▶ **WHAT IS REQUIRED**:
Repeat the entire listing exactly as written.
==== INFORMATION PROVIDED ====
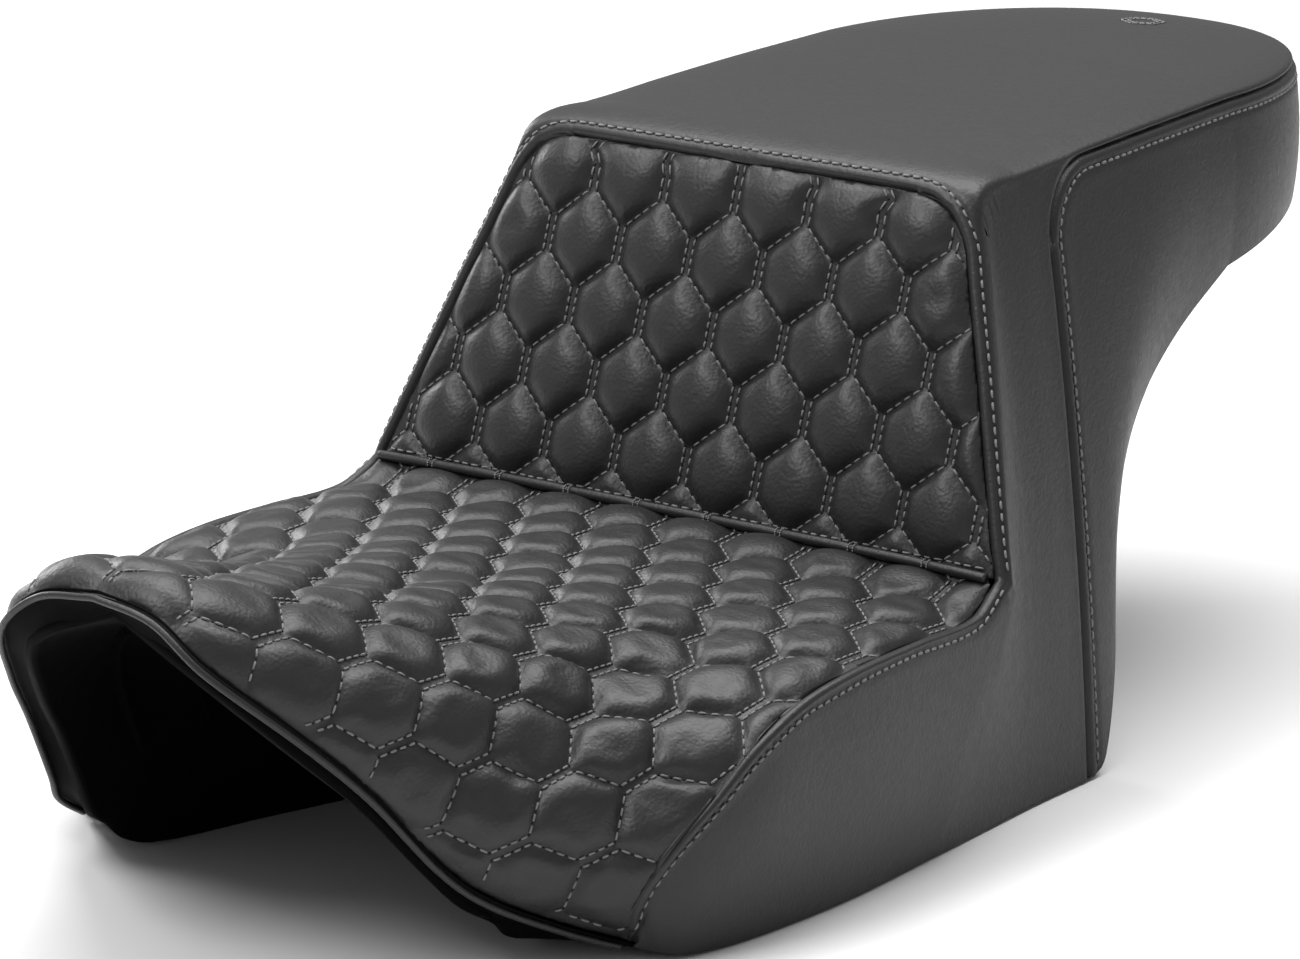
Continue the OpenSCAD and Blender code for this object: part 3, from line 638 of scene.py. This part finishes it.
class Panel:
    """A quilted panel: its flat pattern, and the way back from the pattern to the seat."""

    def __init__(self, us, spread, first_row, row_step, rows, columns, top_extra=0):
        self.first_row, self.row_step, self.rows, self.columns = first_row, row_step, rows, columns
        self.top_extra = top_extra
        self.low, self.high, self.spread, self.backward = min(us), max(us), spread, us[0] > us[-1]
        ts = np.linspace(0, 1, 22)
        x, y = flattened(us, spread(ts))
        x = np.abs(x)
        both_x = np.concatenate([-x[:, :0:-1], x], axis=1)
        both_y = np.concatenate([y[:, :0:-1], y], axis=1)
        both_t = np.concatenate([-ts[:0:-1], ts])
        flat = np.stack([both_x, both_y, 0 * both_x], axis=-1).reshape(-1, 3)
        self.where = stack(us[:, None], both_t[None, :], 0).reshape(-1, 3)
        quads = grid_faces(*both_x.shape)
        self.triangles = np.concatenate([quads[:, [0, 1, 2]], quads[:, [0, 2, 3]]])
        self.flat = [Vector(p) for p in flat]
        self.tree = BVHTree.FromPolygons(self.flat, self.triangles.tolist())

    def back(self, x, y):
        """u and g of flat points, and whether each lies inside; outside ones go to the nearest edge."""
        found, inside = [], []
        for p in zip(x.ravel(), y.ravel()):
            at, _, face, away = self.tree.find_nearest((p[0], p[1], 0))
            a, b, c = self.triangles[face]
            target = [Vector(self.where[k]) for k in (a, b, c)]
            found.append(barycentric_transform(at, self.flat[a], self.flat[b], self.flat[c], *target)[:2])
            inside.append(away < 0.02)
        u, t = np.array(found).reshape(*x.shape, 2)[..., 0], np.array(found).reshape(*x.shape, 2)[..., 1]
        return u, self.spread(t), np.array(inside).reshape(x.shape)

    def normals(self, u, g, step=0.004):
        """Directions out of the seat at (u, g), worked out without leaving the panel."""
        behind, ahead = np.clip(u - step, self.low, self.high), np.clip(u + step, self.low, self.high)
        left, right = np.clip(g - step, -1, 1), np.clip(g + step, -1, 1)
        along = unit(seat_point(ahead, g) - seat_point(behind, g))
        return unit(np.cross(unit(seat_point(u, right) - seat_point(u, left)), along))

    def base(self, row):
        """Height of the lower end of a row's double lines. The last row may be a little higher up."""
        return self.first_row + self.row_step * row + (self.top_extra if row >= self.rows - 1 else 0)

    def from_twin(self, row, x):
        """Distance across to the nearest double stitch line of a row of hexagons."""
        reach = HEX_PITCH / 2
        return np.abs((x / reach - row + 1) % 2 - 1) * reach

    def zigzag(self, row, x):
        """Height of the zigzag line under a row of hexagons: it rises towards that row's double lines."""
        reach = HEX_PITCH / 2
        rise = np.clip((reach - TWIN_ROWS - self.from_twin(row, x)) / (reach - 2 * TWIN_ROWS), 0, 1)
        return self.base(row) - (self.row_step - HEX_SIDE) * (1 - rise)

    def pattern(self):
        """Grid of flat points whose lines follow the stitching, with the sewn points marked."""
        reach = HEX_PITCH / 2
        local = np.append(0, mix(np.linspace(TWIN_ROWS, reach - TWIN_ROWS, QUILT_COLS),
                                 eased(TWIN_ROWS, reach - TWIN_ROWS, QUILT_COLS), 0.5))
        x = np.append(np.concatenate([k * reach + local for k in range(-self.columns, self.columns)]),
                      self.columns * reach)
        steps = mix(np.linspace(0, 1, QUILT_ROWS), eased(0, 1, QUILT_ROWS), 0.5)[:-1]
        heights, sewn = [], []
        for row in range(-1, self.rows):
            for f in steps:
                heights.append(mix(self.zigzag(row, x), self.zigzag(row + 1, x), f))
                sewn.append((self.from_twin(row, x) < TWIN_ROWS + 0.01) | (f == 0))
        return np.broadcast_to(x, (len(heights), len(x))), np.array(heights), np.array(sewn)

    def puff(self, x, y):
        """Height of the padding between the stitch lines, 0 to 1."""
        reach = HEX_PITCH / 2
        slant = math.hypot(reach - 2 * TWIN_ROWS, self.row_step - HEX_SIDE) / (reach - 2 * TWIN_ROWS)
        full = np.zeros_like(y)
        for row in range(-1, self.rows):
            wide = self.from_twin(row, x) - TWIN_ROWS
            low = (y - self.zigzag(row, x)) / slant
            high = (self.zigzag(row + 1, x) - y) / slant
            full += np.clip(domed(wide) * domed(low) * domed(high), 0, None)
        return full

    def stitch_lines(self):
        """The sewing paths: each runs up one side of a half-pitch strip, then slants to the other."""
        reach = HEX_PITCH / 2
        for strip in range(-self.columns, self.columns):
            path = []
            for row in range(-1, self.rows):
                x = strip * reach + TWIN_ROWS if (strip - row) % 2 == 0 else (strip + 1) * reach - TWIN_ROWS
                path += [(x, self.base(row)), (x, self.base(row + 1) - self.row_step + HEX_SIDE)]
            yield np.array(path)


def domed(distance):
    return 1 - np.exp(-np.clip(distance, 0, None) / DOME_WIDTH)


def inflate(obj, held):
    """Blows a sewn sheet up between its held points with Cloth, and caps how far a point moves."""
    group = obj.vertex_groups.new(name="sewn")
    group.add([int(k) for k in np.flatnonzero(held)], 1.0, "REPLACE")
    cloth = obj.modifiers.new("cloth", "CLOTH").settings
    cloth.quality = 6
    cloth.mass = 0.3
    cloth.tension_stiffness = cloth.compression_stiffness = 12
    cloth.shear_stiffness = 8
    cloth.bending_stiffness = 1.5
    cloth.shrink_min = -0.012
    cloth.use_pressure = True
    cloth.uniform_pressure_force = CLOTH_PRESSURE
    cloth.effector_weights.gravity = 0
    cloth.vertex_group_mass = "sewn"
    start = np.zeros(len(obj.data.vertices) * 3)
    obj.data.vertices.foreach_get("co", start)
    scene = bpy.context.scene
    for number in range(1, CLOTH_FRAMES + 1):
        scene.frame_set(number)
    graph = bpy.context.evaluated_depsgraph_get()
    blown = obj.evaluated_get(graph).data
    end = np.zeros_like(start)
    blown.vertices.foreach_get("co", end)
    scene.frame_set(1)
    obj.modifiers.clear()
    obj.vertex_groups.clear()
    start, move = start.reshape(-1, 3), (end - start).reshape(-1, 3)
    far = np.linalg.norm(move, axis=1, keepdims=True)
    move *= np.minimum(1, CLOTH_CAP / 1000 / np.maximum(far, 1e-9))
    obj.data.vertices.foreach_set("co", (start + move).ravel())
    obj.data.update()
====
▶ **THE OUTPUT**:
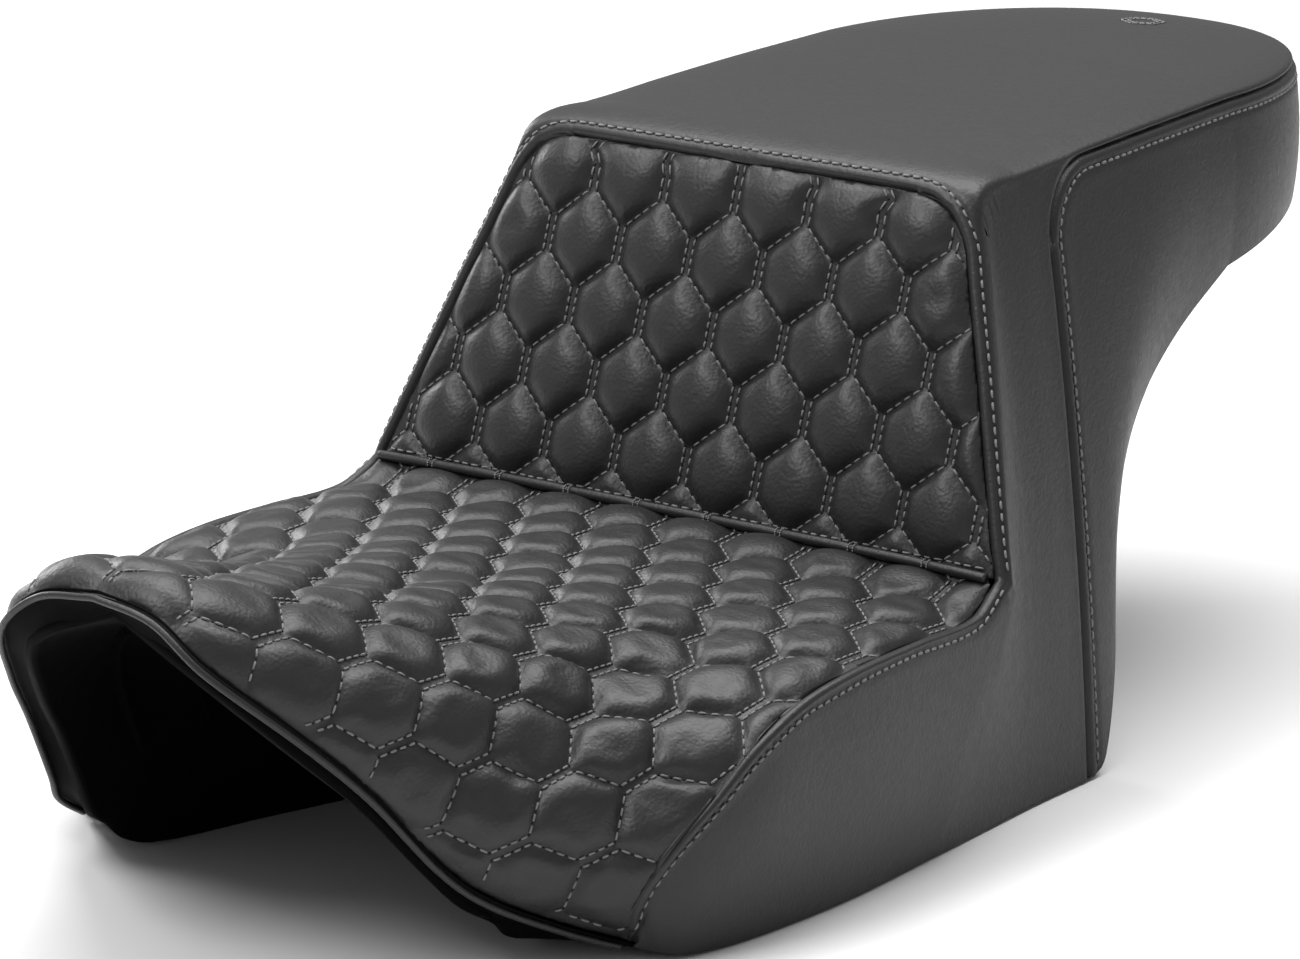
Continue the OpenSCAD and Blender code for this object: part 3, from line 638 of scene.py. This part finishes it.
class Panel:
    """A quilted panel: its flat pattern, and the way back from the pattern to the seat."""

    def __init__(self, us, spread, first_row, row_step, rows, columns, top_extra=0):
        self.first_row, self.row_step, self.rows, self.columns = first_row, row_step, rows, columns
        self.top_extra = top_extra
        self.low, self.high, self.spread, self.backward = min(us), max(us), spread, us[0] > us[-1]
        ts = np.linspace(0, 1, 22)
        x, y = flattened(us, spread(ts))
        x = np.abs(x)
        both_x = np.concatenate([-x[:, :0:-1], x], axis=1)
        both_y = np.concatenate([y[:, :0:-1], y], axis=1)
        both_t = np.concatenate([-ts[:0:-1], ts])
        flat = np.stack([both_x, both_y, 0 * both_x], axis=-1).reshape(-1, 3)
        self.where = stack(us[:, None], both_t[None, :], 0).reshape(-1, 3)
        quads = grid_faces(*both_x.shape)
        self.triangles = np.concatenate([quads[:, [0, 1, 2]], quads[:, [0, 2, 3]]])
        self.flat = [Vector(p) for p in flat]
        self.tree = BVHTree.FromPolygons(self.flat, self.triangles.tolist())

    def back(self, x, y):
        """u and g of flat points, and whether each lies inside; outside ones go to the nearest edge."""
        found, inside = [], []
        for p in zip(x.ravel(), y.ravel()):
            at, _, face, away = self.tree.find_nearest((p[0], p[1], 0))
            a, b, c = self.triangles[face]
            target = [Vector(self.where[k]) for k in (a, b, c)]
            found.append(barycentric_transform(at, self.flat[a], self.flat[b], self.flat[c], *target)[:2])
            inside.append(away < 0.02)
        u, t = np.array(found).reshape(*x.shape, 2)[..., 0], np.array(found).reshape(*x.shape, 2)[..., 1]
        return u, self.spread(t), np.array(inside).reshape(x.shape)

    def normals(self, u, g, step=0.004):
        """Directions out of the seat at (u, g), worked out without leaving the panel."""
        behind, ahead = np.clip(u - step, self.low, self.high), np.clip(u + step, self.low, self.high)
        left, right = np.clip(g - step, -1, 1), np.clip(g + step, -1, 1)
        along = unit(seat_point(ahead, g) - seat_point(behind, g))
        return unit(np.cross(unit(seat_point(u, right) - seat_point(u, left)), along))

    def base(self, row):
        """Height of the lower end of a row's double lines. The last row may be a little higher up."""
        return self.first_row + self.row_step * row + (self.top_extra if row >= self.rows - 1 else 0)

    def from_twin(self, row, x):
        """Distance across to the nearest double stitch line of a row of hexagons."""
        reach = HEX_PITCH / 2
        return np.abs((x / reach - row + 1) % 2 - 1) * reach

    def zigzag(self, row, x):
        """Height of the zigzag line under a row of hexagons: it rises towards that row's double lines."""
        reach = HEX_PITCH / 2
        rise = np.clip((reach - TWIN_ROWS - self.from_twin(row, x)) / (reach - 2 * TWIN_ROWS), 0, 1)
        return self.base(row) - (self.row_step - HEX_SIDE) * (1 - rise)

    def pattern(self):
        """Grid of flat points whose lines follow the stitching, with the sewn points marked."""
        reach = HEX_PITCH / 2
        local = np.append(0, mix(np.linspace(TWIN_ROWS, reach - TWIN_ROWS, QUILT_COLS),
                                 eased(TWIN_ROWS, reach - TWIN_ROWS, QUILT_COLS), 0.5))
        x = np.append(np.concatenate([k * reach + local for k in range(-self.columns, self.columns)]),
                      self.columns * reach)
        steps = mix(np.linspace(0, 1, QUILT_ROWS), eased(0, 1, QUILT_ROWS), 0.5)[:-1]
        heights, sewn = [], []
        for row in range(-1, self.rows):
            for f in steps:
                heights.append(mix(self.zigzag(row, x), self.zigzag(row + 1, x), f))
                sewn.append((self.from_twin(row, x) < TWIN_ROWS + 0.01) | (f == 0))
        return np.broadcast_to(x, (len(heights), len(x))), np.array(heights), np.array(sewn)

    def puff(self, x, y):
        """Height of the padding between the stitch lines, 0 to 1."""
        reach = HEX_PITCH / 2
        slant = math.hypot(reach - 2 * TWIN_ROWS, self.row_step - HEX_SIDE) / (reach - 2 * TWIN_ROWS)
        full = np.zeros_like(y)
        for row in range(-1, self.rows):
            wide = self.from_twin(row, x) - TWIN_ROWS
            low = (y - self.zigzag(row, x)) / slant
            high = (self.zigzag(row + 1, x) - y) / slant
            full += np.clip(domed(wide) * domed(low) * domed(high), 0, None)
        return full

    def stitch_lines(self):
        """The sewing paths: each runs up one side of a half-pitch strip, then slants to the other."""
        reach = HEX_PITCH / 2
        for strip in range(-self.columns, self.columns):
            path = []
            for row in range(-1, self.rows):
                x = strip * reach + TWIN_ROWS if (strip - row) % 2 == 0 else (strip + 1) * reach - TWIN_ROWS
                path += [(x, self.base(row)), (x, self.base(row + 1) - self.row_step + HEX_SIDE)]
            yield np.array(path)


def domed(distance):
    return 1 - np.exp(-np.clip(distance, 0, None) / DOME_WIDTH)


def inflate(obj, held):
    """Blows a sewn sheet up between its held points with Cloth, and caps how far a point moves."""
    group = obj.vertex_groups.new(name="sewn")
    group.add([int(k) for k in np.flatnonzero(held)], 1.0, "REPLACE")
    cloth = obj.modifiers.new("cloth", "CLOTH").settings
    cloth.quality = 6
    cloth.mass = 0.3
    cloth.tension_stiffness = cloth.compression_stiffness = 12
    cloth.shear_stiffness = 8
    cloth.bending_stiffness = 1.5
    cloth.shrink_min = -0.012
    cloth.use_pressure = True
    cloth.uniform_pressure_force = CLOTH_PRESSURE
    cloth.effector_weights.gravity = 0
    cloth.vertex_group_mass = "sewn"
    start = np.zeros(len(obj.data.vertices) * 3)
    obj.data.vertices.foreach_get("co", start)
    scene = bpy.context.scene
    for number in range(1, CLOTH_FRAMES + 1):
        scene.frame_set(number)
    graph = bpy.context.evaluated_depsgraph_get()
    blown = obj.evaluated_get(graph).data
    end = np.zeros_like(start)
    blown.vertices.foreach_get("co", end)
    scene.frame_set(1)
    obj.modifiers.clear()
    obj.vertex_groups.clear()
    start, move = start.reshape(-1, 3), (end - start).reshape(-1, 3)
    far = np.linalg.norm(move, axis=1, keepdims=True)
    move *= np.minimum(1, CLOTH_CAP / 1000 / np.maximum(far, 1e-9))
    obj.data.vertices.foreach_set("co", (start + move).ravel())
    obj.data.update()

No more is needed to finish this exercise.